**Problem description**.
Answer with one number: the count of lines in the listing below that hold the word "import".

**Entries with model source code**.
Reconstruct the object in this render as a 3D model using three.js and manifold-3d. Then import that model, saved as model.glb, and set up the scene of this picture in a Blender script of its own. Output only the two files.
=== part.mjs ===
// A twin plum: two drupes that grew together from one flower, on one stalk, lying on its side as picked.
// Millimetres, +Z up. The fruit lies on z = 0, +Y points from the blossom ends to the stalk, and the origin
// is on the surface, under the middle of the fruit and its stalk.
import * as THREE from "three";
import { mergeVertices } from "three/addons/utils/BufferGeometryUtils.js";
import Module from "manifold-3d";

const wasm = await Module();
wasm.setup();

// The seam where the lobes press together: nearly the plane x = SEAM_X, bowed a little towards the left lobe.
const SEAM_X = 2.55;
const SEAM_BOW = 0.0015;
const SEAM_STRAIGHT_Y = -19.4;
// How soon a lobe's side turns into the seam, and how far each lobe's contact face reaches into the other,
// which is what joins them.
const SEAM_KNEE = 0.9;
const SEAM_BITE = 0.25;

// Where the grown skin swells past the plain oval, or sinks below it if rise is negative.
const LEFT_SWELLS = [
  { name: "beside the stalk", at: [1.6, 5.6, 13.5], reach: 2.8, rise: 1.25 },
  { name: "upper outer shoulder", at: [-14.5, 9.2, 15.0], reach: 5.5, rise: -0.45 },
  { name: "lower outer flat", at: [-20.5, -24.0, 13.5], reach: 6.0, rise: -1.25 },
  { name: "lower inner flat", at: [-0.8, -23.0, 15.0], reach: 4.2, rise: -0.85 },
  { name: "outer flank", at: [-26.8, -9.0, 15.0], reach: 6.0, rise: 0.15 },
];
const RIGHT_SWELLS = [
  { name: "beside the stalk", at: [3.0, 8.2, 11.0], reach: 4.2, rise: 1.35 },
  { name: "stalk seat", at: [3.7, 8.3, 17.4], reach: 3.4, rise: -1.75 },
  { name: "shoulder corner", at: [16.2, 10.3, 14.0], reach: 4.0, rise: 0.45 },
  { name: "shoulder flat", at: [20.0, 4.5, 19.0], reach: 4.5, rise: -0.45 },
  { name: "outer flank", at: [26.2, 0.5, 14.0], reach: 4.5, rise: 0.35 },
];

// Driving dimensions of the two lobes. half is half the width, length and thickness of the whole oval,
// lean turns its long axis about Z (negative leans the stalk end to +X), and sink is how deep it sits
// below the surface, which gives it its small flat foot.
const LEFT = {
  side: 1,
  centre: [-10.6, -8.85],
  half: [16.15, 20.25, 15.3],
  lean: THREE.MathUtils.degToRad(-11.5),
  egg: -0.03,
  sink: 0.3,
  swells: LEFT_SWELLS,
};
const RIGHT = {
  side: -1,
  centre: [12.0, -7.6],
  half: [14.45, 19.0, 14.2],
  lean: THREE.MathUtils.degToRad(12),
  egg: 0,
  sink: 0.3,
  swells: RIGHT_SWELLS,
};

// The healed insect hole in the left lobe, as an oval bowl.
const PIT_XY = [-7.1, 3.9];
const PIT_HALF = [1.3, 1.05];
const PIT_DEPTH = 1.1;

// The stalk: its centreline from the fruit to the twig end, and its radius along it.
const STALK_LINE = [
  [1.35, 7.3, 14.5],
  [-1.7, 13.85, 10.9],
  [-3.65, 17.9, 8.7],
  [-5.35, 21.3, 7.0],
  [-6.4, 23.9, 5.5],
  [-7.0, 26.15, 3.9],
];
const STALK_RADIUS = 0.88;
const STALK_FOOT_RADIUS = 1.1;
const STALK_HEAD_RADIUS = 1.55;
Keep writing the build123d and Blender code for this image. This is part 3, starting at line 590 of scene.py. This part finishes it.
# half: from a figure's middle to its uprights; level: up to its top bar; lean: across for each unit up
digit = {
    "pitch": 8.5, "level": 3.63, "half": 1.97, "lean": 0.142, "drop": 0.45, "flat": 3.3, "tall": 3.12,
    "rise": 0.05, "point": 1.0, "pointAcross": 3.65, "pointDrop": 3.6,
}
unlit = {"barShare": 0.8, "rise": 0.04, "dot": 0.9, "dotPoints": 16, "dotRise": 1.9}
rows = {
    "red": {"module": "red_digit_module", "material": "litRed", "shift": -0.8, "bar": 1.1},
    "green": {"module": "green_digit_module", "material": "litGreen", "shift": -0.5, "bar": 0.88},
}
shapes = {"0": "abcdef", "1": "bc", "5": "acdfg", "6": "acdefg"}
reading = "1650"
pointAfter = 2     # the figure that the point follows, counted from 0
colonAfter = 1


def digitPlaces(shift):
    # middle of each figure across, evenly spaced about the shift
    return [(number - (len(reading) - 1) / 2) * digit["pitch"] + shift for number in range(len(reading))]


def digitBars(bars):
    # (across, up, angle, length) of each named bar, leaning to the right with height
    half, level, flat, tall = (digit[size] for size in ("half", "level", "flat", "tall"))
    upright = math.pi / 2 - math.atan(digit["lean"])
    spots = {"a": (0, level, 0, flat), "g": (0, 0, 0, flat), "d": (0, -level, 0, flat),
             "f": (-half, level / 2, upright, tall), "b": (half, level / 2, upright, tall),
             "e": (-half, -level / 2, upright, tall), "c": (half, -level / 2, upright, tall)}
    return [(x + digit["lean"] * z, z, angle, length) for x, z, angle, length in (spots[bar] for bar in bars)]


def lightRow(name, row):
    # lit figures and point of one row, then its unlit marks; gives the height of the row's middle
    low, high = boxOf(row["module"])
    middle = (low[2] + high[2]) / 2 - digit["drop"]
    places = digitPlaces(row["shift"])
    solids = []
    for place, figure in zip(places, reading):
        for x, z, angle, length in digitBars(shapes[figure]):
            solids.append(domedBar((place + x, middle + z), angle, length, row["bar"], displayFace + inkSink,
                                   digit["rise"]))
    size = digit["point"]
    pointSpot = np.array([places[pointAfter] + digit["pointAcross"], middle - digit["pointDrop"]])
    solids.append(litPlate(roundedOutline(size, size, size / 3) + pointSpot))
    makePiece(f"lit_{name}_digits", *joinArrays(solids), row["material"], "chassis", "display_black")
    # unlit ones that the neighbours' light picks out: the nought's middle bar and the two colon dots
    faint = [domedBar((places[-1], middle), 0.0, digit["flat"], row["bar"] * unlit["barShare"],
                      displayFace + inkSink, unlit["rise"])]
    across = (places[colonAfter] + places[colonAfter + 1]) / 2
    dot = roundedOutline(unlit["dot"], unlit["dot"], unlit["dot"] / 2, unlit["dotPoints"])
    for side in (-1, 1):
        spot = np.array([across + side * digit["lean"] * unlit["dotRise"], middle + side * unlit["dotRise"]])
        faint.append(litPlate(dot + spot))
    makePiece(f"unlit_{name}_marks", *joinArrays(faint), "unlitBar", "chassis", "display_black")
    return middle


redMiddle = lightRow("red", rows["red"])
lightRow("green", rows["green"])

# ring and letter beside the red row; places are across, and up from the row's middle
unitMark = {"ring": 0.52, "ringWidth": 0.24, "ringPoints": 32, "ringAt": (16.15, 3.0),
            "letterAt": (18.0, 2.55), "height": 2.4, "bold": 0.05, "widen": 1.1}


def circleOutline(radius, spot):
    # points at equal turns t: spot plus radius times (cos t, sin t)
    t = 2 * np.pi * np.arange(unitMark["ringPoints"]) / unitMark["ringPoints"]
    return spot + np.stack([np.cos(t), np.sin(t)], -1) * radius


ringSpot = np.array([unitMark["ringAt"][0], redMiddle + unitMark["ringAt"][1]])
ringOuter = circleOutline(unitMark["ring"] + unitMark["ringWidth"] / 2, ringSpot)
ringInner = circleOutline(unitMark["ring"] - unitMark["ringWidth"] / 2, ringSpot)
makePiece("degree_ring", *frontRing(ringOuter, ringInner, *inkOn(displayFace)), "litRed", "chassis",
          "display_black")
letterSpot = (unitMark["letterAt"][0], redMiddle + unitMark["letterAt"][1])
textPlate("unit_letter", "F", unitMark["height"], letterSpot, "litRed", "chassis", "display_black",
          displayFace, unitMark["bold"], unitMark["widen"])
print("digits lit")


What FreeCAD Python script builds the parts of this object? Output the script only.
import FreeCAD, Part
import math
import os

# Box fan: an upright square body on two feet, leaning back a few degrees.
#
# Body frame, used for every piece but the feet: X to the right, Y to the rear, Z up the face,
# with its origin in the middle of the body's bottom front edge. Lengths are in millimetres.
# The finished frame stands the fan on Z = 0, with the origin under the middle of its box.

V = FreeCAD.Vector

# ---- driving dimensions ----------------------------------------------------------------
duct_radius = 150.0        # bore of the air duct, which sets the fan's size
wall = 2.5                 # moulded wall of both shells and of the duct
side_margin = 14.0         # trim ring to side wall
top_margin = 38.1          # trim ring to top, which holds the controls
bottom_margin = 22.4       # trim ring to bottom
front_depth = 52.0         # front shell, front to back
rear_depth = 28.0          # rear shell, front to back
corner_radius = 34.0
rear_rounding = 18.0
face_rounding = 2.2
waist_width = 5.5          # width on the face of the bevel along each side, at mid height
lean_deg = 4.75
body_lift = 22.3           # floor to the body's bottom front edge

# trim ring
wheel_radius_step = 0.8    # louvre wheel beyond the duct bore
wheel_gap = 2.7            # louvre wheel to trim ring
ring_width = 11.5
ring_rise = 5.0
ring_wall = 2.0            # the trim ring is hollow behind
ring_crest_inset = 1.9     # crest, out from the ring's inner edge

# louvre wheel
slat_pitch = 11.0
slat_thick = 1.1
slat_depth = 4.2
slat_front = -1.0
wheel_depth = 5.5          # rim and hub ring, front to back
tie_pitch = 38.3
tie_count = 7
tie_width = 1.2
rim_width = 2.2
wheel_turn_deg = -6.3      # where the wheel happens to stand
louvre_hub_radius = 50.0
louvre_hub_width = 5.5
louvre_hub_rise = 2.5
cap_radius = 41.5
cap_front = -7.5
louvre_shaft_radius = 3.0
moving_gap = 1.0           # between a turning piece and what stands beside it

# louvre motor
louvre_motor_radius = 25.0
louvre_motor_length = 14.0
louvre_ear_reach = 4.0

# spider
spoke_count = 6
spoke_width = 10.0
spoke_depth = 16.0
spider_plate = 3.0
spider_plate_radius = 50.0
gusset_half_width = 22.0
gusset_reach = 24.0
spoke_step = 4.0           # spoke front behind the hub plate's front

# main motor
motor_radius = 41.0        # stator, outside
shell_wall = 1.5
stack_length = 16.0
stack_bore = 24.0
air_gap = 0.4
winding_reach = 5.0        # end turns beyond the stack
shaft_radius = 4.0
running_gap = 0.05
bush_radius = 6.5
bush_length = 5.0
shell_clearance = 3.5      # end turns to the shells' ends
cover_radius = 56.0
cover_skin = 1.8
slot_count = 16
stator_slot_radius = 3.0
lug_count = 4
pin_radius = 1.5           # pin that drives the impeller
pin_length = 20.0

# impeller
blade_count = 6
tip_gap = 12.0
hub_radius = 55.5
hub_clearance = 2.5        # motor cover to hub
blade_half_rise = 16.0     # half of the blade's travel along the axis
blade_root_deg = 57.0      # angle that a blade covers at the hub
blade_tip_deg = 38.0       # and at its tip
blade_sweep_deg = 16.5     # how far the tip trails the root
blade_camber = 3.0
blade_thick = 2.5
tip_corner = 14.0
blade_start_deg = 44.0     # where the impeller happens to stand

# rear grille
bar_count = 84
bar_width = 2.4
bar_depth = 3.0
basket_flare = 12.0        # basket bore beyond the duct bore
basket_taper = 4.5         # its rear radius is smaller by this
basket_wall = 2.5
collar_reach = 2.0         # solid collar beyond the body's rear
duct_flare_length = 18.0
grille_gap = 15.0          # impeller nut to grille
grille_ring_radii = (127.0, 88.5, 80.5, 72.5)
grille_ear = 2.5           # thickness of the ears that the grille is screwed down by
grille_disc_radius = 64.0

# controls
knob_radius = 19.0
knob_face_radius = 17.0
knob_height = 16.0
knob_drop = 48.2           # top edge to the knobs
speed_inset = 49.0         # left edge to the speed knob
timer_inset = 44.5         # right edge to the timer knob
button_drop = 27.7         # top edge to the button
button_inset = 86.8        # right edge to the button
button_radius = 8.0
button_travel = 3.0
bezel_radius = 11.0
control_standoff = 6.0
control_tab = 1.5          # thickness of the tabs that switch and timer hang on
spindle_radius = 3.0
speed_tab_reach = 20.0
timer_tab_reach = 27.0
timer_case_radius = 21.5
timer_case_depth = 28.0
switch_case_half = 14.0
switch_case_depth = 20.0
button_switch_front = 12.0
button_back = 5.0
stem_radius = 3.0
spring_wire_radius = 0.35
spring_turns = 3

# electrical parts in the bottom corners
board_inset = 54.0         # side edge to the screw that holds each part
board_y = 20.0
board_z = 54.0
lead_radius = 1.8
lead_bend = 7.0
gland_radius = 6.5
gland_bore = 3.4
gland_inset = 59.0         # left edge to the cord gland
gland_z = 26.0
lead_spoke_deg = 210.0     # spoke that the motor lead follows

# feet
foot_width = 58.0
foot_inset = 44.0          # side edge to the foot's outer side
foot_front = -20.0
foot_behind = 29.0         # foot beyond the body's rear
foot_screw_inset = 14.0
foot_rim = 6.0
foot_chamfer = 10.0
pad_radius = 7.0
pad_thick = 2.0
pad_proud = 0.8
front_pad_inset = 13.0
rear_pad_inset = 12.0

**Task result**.
7